If the film has relatives in the genre they’re at the artier end of 1970s horror; in particular, there are some striking similarities to Robert Allen Schnitzler’s The Premonition (1975), which also focussed on a disturbed mother searching for her child. Perhaps Hierro needs a few narrative complications to flesh out the leisurely pacing, but this is nevertheless a beautiful, haunting film that tells a tragic story with considerable invention.
Gabe Ibáñez began as an animator on two Spanish genre films by Álex de la Iglesia, The Day of the Beast (1995) and Perdita Durango (1997) before moving into TV commercials.
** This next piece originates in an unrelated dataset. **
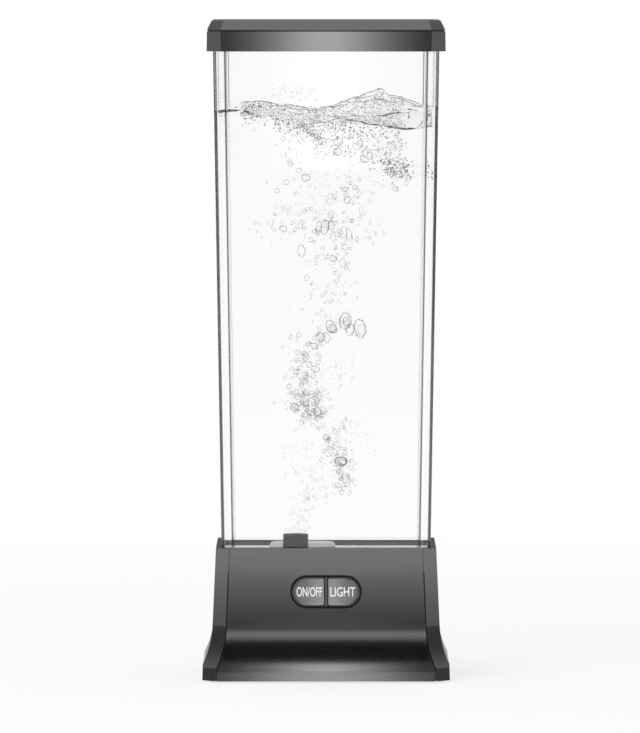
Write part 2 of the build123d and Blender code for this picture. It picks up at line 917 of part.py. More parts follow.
with BuildPart() as tower_screws:
    add(
        screws(
            Plane.XY.offset(tower_low + tower_flange),
            tower_spots,
            small_screw,
            tower_screw_length,
            small_head,
            small_head_height,
        )
    )

tower_screws.part.label = "tower_screws"
export_step(tower_screws.part, "parts/tower_screws.step")

with BuildPart() as pump_motor:
    with BuildSketch(Plane.XY.offset(motor_low)):
        with Locations((pump_x, 0)):
            Circle(motor_radius)
    extrude(amount=motor_top - motor_low)
    fillet(pump_motor.faces().sort_by(Axis.Z)[-1].edges(), motor_edge)
    with BuildSketch(Plane.XY.offset(motor_top)):
        with Locations((pump_x, 0)):
            Circle(motor_nose_radius)
    extrude(amount=motor_nose_top - motor_top)
    with BuildSketch(Plane.XY.offset(shaft_low - motor_floor)):
        with Locations((pump_x, 0)):
            Circle(shaft_radius + running_gap)
    extrude(amount=motor_top, mode=Mode.SUBTRACT)

pump_motor.part.label = "pump_motor"
export_step(pump_motor.part, "parts/pump_motor.step")

with BuildPart() as motor_shaft:
    with BuildSketch(Plane.XY.offset(shaft_low)):
        with Locations((pump_x, 0)):
            Circle(shaft_radius)
    extrude(amount=shaft_top - shaft_low)

motor_shaft.part.label = "motor_shaft"
export_step(motor_shaft.part, "parts/motor_shaft.step")

with BuildPart() as drive_disc:
    with BuildSketch(Plane.XY.offset(disc_low)):
        with Locations((pump_x, 0)):
            Circle(disc_radius)
    extrude(amount=disc_top - disc_low)
    with BuildSketch(Plane.XY.offset(disc_low - disc_hub)):
        with Locations((pump_x, 0)):
            Circle(hub_radius)
    extrude(amount=disc_hub)
    with BuildSketch(Plane.XY.offset(disc_low - disc_hub)):
        with Locations((pump_x, 0)):
            Circle(shaft_radius + running_gap / 2)
    extrude(amount=disc_top, mode=Mode.SUBTRACT)
    with BuildSketch(Plane.XY.offset(disc_top)):
        with Locations(*magnet_spots):
            Circle(magnet_radius + skin)
    extrude(amount=-magnet_height - skin, mode=Mode.SUBTRACT)

drive_disc.part.label = "drive_disc"
export_step(drive_disc.part, "parts/drive_disc.step")

with BuildPart() as drive_magnets:
    with BuildSketch(Plane.XY.offset(disc_top)):
        with Locations(*magnet_spots):
            Circle(magnet_radius)
    extrude(amount=-magnet_height)

drive_magnets.part.label = "drive_magnets"
export_step(drive_magnets.part, "parts/drive_magnets.step")


# Light board with its LEDs, screwed up under the deck

with BuildPart() as led_board:
    with BuildSketch(Plane.XY.offset(light_board_low)):
        RectangleRounded(*light_board, board_corner)
        with Locations((pump_x, 0)):
            Circle(well_radius + well_wall + 2 * board_gap, mode=Mode.SUBTRACT)
        with Locations(*mirrored_spots(*light_screw_spots)):
            Circle(small_screw + slack, mode=Mode.SUBTRACT)
    extrude(amount=light_board_top - light_board_low)

led_board.part.label = "led_board"
export_step(led_board.part, "parts/led_board.step")

led_spots = [
    (column * led_pitch[0], row * led_pitch[1])
    for column in (-1.5, -0.5, 0.5, 1.5)
    for row in (-1, 0, 1)
    if (column, row) != (-0.5, 0)
]

with BuildPart() as leds:
    with BuildSketch(Plane.XY.offset(light_board_top)):
        with Locations(*led_spots):
            Rectangle(led_size, led_size)
    extrude(amount=led_height)
    with BuildSketch(Plane.XY.offset(light_board_top + led_height)):
        with Locations(*led_spots):
            Circle(led_lens_radius)
    extrude(amount=-led_lens_depth, mode=Mode.SUBTRACT)

leds.part.label = "leds"
export_step(leds.part, "parts/leds.step")

with BuildPart() as light_board_screws:
    add(
        screws(
            Plane((0, 0, light_board_low), x_dir=(1, 0, 0), z_dir=(0, 0, -1)),
            mirrored_spots(*light_screw_spots),
            small_screw,
            light_screw_length,
            small_head,
            small_head_height,
        )
    )

light_board_screws.part.label = "light_board_screws"
export_step(light_board_screws.part, "parts/light_board_screws.step")


# Buttons: frame with its divider, two caps, two plungers, two switches on their board

with BuildPart() as button_frame:
    with BuildSketch(button_plane.offset(-frame_plate_back)):
        SlotOverall(*frame_size)
    extrude(amount=frame_plate_back + frame_front)
    fillet(button_frame.faces().sort_by(outward_front)[-1].edges(), cap_gap)
    with BuildSketch(button_plane.offset(-frame_plate_back)):
        SlotOverall(*frame_plate)
        Rectangle(*frame_ear)
        with Locations((-post_x, 0), (post_x, 0)):
            Circle(post_radius + slack, mode=Mode.SUBTRACT)
    extrude(amount=frame_plate_back - frame_plate_front)
    with BuildSketch(button_plane.offset(-2 * frame_plate_back)):
        SlotOverall(*frame_inner)
        Rectangle(divider_width, frame_inner[1], mode=Mode.SUBTRACT)
    extrude(amount=4 * frame_plate_back, mode=Mode.SUBTRACT)

button_frame.part.label = "button_frame"
export_step(button_frame.part, "parts/button_frame.step")

crown_plane = Plane(button_plane.origin, x_dir=(1, 0, 0), z_dir=-button_plane.y_dir)


def button_cap(side):
    """Half-pill cap with a crowned face, a stop behind the frame and a stem."""
    middle = side * (divider_width / 2 + cap_gap + cap_size[0] / 2)
    with BuildPart() as cap:
        with BuildSketch(button_plane.offset(-cap_stop_front)):
            SlotOverall(*cap_size)
            with Locations((middle, 0)):
                Rectangle(cap_size[0], cap_size[1], mode=Mode.INTERSECT)
        extrude(amount=cap_stop_front + cap_front)
        with BuildSketch(crown_plane):
            with Locations((0, cap_front - cap_crown)):
                Circle(cap_crown)
        extrude(amount=cap_size[1], both=True, mode=Mode.INTERSECT)
        fillet(cap.faces().sort_by(outward_front)[-1].edges(), cap_edge)
        with BuildSketch(button_plane.offset(-cap_stop_back)):
            SlotOverall(*cap_stop)
            with Locations((middle, 0)):
                Rectangle(cap_size[0], cap_stop[1], mode=Mode.INTERSECT)
        extrude(amount=cap_stop_back - cap_stop_front)
        with BuildSketch(button_plane.offset(-plunger_front)):
            with Locations((side * stem_x, 0)):
                Circle(stem_radius)
        extrude(amount=plunger_front - cap_stop_back)
    return cap.part


def button_plunger(side):
    """Switch plunger that the cap's stem pushes."""
    with BuildPart() as plunger:
        with BuildSketch(button_plane.offset(-plunger_back)):
            with Locations((side * stem_x, 0)):
                Circle(plunger_radius)
        extrude(amount=plunger_back - plunger_front)
    return plunger.part


with BuildPart() as on_off_button:
    add(button_cap(-1))

on_off_button.part.label = "on_off_button"
export_step(on_off_button.part, "parts/on_off_button.step")

with BuildPart() as light_button:
    add(button_cap(1))

light_button.part.label = "light_button"
export_step(light_button.part, "parts/light_button.step")

with BuildPart() as on_off_plunger:
    add(button_plunger(-1))

on_off_plunger.part.label = "on_off_plunger"
export_step(on_off_plunger.part, "parts/on_off_plunger.step")

with BuildPart() as light_plunger:
    add(button_plunger(1))

light_plunger.part.label = "light_plunger"
export_step(light_plunger.part, "parts/light_plunger.step")

with BuildPart() as push_switches:
    with BuildSketch(button_plane.offset(-board_front)):
        with Locations((-stem_x, 0), (stem_x, 0)):
            Rectangle(switch_size, switch_size)
    extrude(amount=board_front - switch_front)
    with BuildSketch(button_plane.offset(-switch_recess)):
        with Locations((-stem_x, 0), (stem_x, 0)):
            Circle(plunger_radius + slack)
    extrude(amount=switch_recess, mode=Mode.SUBTRACT)

push_switches.part.label = "push_switches"
export_step(push_switches.part, "parts/push_switches.step")

with BuildPart() as switch_board_plate:
    with BuildSketch(button_plane.offset(-board_front - board_thickness)):
        RectangleRounded(*switch_board, board_corner / 2)
        with Locations((-post_x, 0), (post_x, 0)):
            Circle(small_screw + slack, mode=Mode.SUBTRACT)
    extrude(amount=board_thickness)

switch_board_plate.part.label = "switch_board"
export_step(switch_board_plate.part, "parts/switch_board.step")

board_back = button_plane.offset(-board_front - board_thickness)

with BuildPart() as switch_board_screws:
    add(
        screws(
            Plane(board_back.origin, x_dir=(1, 0, 0), z_dir=-board_back.z_dir),
            [(-post_x, 0), (post_x, 0)],
            small_screw,
            switch_screw_length,
            small_head,
            small_head_height,
        )
    )

switch_board_screws.part.label = "switch_board_screws"
export_step(switch_board_screws.part, "parts/switch_board_screws.step")


# Power socket in the back wall, with its contact pin and its nut

with BuildPart() as power_socket:
    with BuildSketch(socket_plane.offset(skin)):
        Circle(socket_flange_radius)
    extrude(amount=socket_flange)
    fillet(power_socket.faces().sort_by(outward_back)[-1].edges(), socket_edge)
    with BuildSketch(socket_plane.offset(skin)):
        Circle(socket_radius)
    extrude(amount=-socket_depth)
    with BuildSketch(socket_plane.offset(skin + socket_flange)):
        Circle(socket_bore)
    extrude(amount=-socket_bore_depth, mode=Mode.SUBTRACT)

power_socket.part.label = "power_socket"
export_step(power_socket.part, "parts/power_socket.step")

with BuildPart() as power_pin:
    with BuildSketch(socket_plane.offset(skin + socket_flange - socket_bore_depth)):
        Circle(socket_pin_radius)
    extrude(amount=socket_bore_depth - socket_flange)
    fillet(power_pin.faces().sort_by(outward_back)[-1].edges(), pin_edge)

power_pin.part.label = "power_pin"
export_step(power_pin.part, "parts/power_pin.step")

with BuildPart() as socket_nut:
    with BuildSketch(socket_plane.offset(-base_wall - slack)):
        RegularPolygon(nut_flats / 2, 6, major_radius=False)
        Circle(socket_radius + pilot_slack, mode=Mode.SUBTRACT)
    extrude(amount=-nut_height)

socket_nut.part.label = "socket_nut"
export_step(socket_nut.part, "parts/socket_nut.step")


# Control board with its parts

with BuildPart() as control_board_plate:
    with BuildSketch(Plane.XY.offset(control_low)):
        with Locations((control_x, 0)):
            RectangleRounded(*control_board, board_corner / 2)
        with Locations(*control_spots):
            Circle(small_screw + slack, mode=Mode.SUBTRACT)
    extrude(amount=control_top - control_low)

control_board_plate.part.label = "control_board"
export_step(control_board_plate.part, "parts/control_board.step")

with BuildPart() as control_board_screws:
    add(
        screws(
            Plane.XY.offset(control_top),
            control_spots,
            small_screw,
            control_screw_length,
            small_head,
            small_head_height,
        )
    )

control_board_screws.part.label = "control_board_screws"
export_step(control_board_screws.part, "parts/control_board_screws.step")

with BuildPart() as control_chip:
    with BuildSketch(Plane.XY.offset(control_top)):
        with Locations((chip_x, 0)):
            Rectangle(chip_size[0], chip_size[1])
    extrude(amount=chip_size[2])
    with BuildSketch(Plane.XY.offset(control_top)):
        with Locations((chip_x, 0)):
            with GridLocations(0, chip_leg_pitch, 1, chip_legs):
                Rectangle(chip_leg_size[0], chip_leg_size[1])
    extrude(amount=chip_leg_size[2])

control_chip.part.label = "control_chip"
export_step(control_chip.part, "parts/control_chip.step")

with BuildPart() as capacitor:
    with BuildSketch(Plane.XY.offset(control_top)):
        with Locations(capacitor_spot):
            Circle(capacitor_radius)
    extrude(amount=capacitor_height)
    fillet(capacitor.faces().sort_by(Axis.Z)[-1].edges(), capacitor_edge)

capacitor.part.label = "capacitor"
export_step(capacitor.part, "parts/capacitor.step")


# Wires: motor, light, switches and power, all ending on the control board

socket_back = socket_plane.offset(-socket_depth).origin

with BuildPart() as motor_leads:
    for y in motor_wires:
        add(
            wire(
                [
                    (pump_x + motor_wire_offset, y, motor_low),
                    (pump_x + motor_wire_offset, y, motor_low - motor_wire_drop),
                    (motor_wire_x, y, motor_low - motor_wire_drop),
                    (motor_wire_x, y, control_top),
                ],
                motor_wire_bend,
            )
        )

motor_leads.part.label = "motor_leads"
export_step(motor_leads.part, "parts/motor_leads.step")

with BuildPart() as light_leads:
    for y in light_wires:
        add(
            wire(
                [
                    (light_wire_x[0], y, light_board_low),
                    (light_wire_x[0], y, light_wire_levels[0]),
                    (light_wire_x[1], y, light_wire_levels[1]),
                    (light_wire_x[1], y, control_top),
                ],
                light_wire_bend,
            )
        )

light_leads.part.label = "light_leads"
export_step(light_leads.part, "parts/light_leads.step")

with BuildPart() as switch_leads:
    for x in switch_wires:
        add(
            wire(
                [
                    board_back.from_local_coords((x, switch_wire_start, 0)),
                    board_back.from_local_coords((x, switch_wire_start, -switch_wire_run)),
                    (x, switch_wire_y, switch_wire_level),
                    (x, switch_wire_y, control_top),
                ],
                switch_wire_bend,
            )
        )

switch_leads.part.label = "switch_leads"
export_step(switch_leads.part, "parts/switch_leads.step")

with BuildPart() as power_leads:
    for x in power_wires:
        add(
            wire(
                [
                    (socket_x + x, socket_back.Y, socket_back.Z),
                    (socket_x + x, power_wire_y, socket_back.Z - power_wire_drop),
                    (socket_x + x, power_wire_y, control_top),
                ],
                power_wire_bend,
            )
        )

power_leads.part.label = "power_leads"
export_step(power_leads.part, "parts/power_leads.step")
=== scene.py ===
import json
import math
import random

import bmesh
import bpy
import numpy as np
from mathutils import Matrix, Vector, noise


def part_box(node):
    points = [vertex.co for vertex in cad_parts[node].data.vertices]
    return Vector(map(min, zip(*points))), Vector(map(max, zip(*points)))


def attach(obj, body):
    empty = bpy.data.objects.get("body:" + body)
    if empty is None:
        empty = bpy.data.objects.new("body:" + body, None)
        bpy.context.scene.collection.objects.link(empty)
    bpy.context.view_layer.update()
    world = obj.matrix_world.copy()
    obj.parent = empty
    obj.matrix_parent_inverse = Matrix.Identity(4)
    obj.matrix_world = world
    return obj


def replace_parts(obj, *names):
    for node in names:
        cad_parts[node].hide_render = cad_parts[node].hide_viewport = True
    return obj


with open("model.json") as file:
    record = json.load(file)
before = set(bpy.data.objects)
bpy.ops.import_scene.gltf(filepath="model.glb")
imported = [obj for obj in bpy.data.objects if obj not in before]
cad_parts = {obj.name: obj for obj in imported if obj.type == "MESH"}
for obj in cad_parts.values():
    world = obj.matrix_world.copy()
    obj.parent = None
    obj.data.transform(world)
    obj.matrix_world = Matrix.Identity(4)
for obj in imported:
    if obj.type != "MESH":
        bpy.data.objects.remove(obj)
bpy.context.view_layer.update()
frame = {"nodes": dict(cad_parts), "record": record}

MM = 0.001
random.seed(7)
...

Discussing Hierro with Alfonso Rivera (of the website Cineuropa) he said: “The theme of madness interested me a great deal: it gave me scope for creating visual cinema, based on the possibilities of film language, cinematography and sound. Madness is a very abstract concept, but the devices of film are perfect for exploring it. The sensory power of film, with the music, editing and colours, really helps in exploring such a subject.”
The film was shot mainly on El Hierro in the Canary Islands, with a few scenes filmed on Gran Canaria (the latter an island whose charms were a source of fascination for Jesús Franco: see Macumba Sexual; Mansion of the Living Dead; Oasis of the Zombies).